India, Pakistan trade expulsion orders

Diplomatic tit-for-tat underscores ill will between nuclear neighbors

? India expelled Pakistan’s acting ambassador Saturday, accusing him of funneling money to Muslim separatists in the state of Jammu and Kashmir. Pakistan responded in kind, deepening an already deep freeze in relations between the two nuclear-armed neighbors.

Jalil Abbas Jilani, Pakistan’s top-ranking diplomat in New Delhi, was given 48 hours to leave the country after India’s Foreign Ministry accused him of “activities incompatible with his diplomatic status.” Four other Pakistani diplomats also were ordered to leave.

The expulsion order came two days after two Kashmiri political activists were arrested here and accused of acting as conduits for funds between the Pakistani Embassy and Islamic militant groups fighting to end Indian rule in Kashmir, this country’s only Muslim-majority state.

Police said Jilani had personally given about $6,000 to one of the activists, Anjum Habib, whom they described as a member of a group affiliated with the main umbrella group for separatist organizations in Kashmir.

Pakistan denied the allegation and answered the Indian action against its envoy here by ordering his counterpart in Islamabad, acting ambassador Sudhir Vyas, and four other Indian diplomats to leave the country within 48 hours.

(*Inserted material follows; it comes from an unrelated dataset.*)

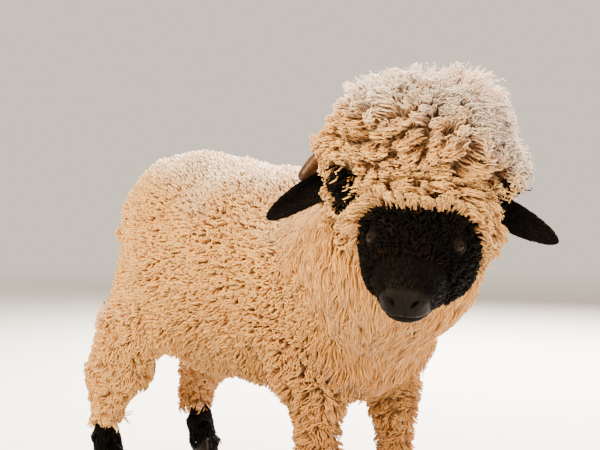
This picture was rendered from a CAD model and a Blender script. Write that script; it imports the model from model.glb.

The expulsions underscored the tense relations between the two countries, which nearly went to war last year after a series of attacks — including a December 2001 assault on India’s Parliament — that India blamed on Islamic militants backed by Pakistan.

The immediate prospect of war was defused last spring when Pakistan’s president, Gen. Pervez Musharraf, pledged, under intense diplomatic pressure, to “permanently” end the infiltration of militants from Pakistan into the Indian-held portion of Kashmir. Both countries recently withdrew thousands of troops deployed along their 1,800-mile border.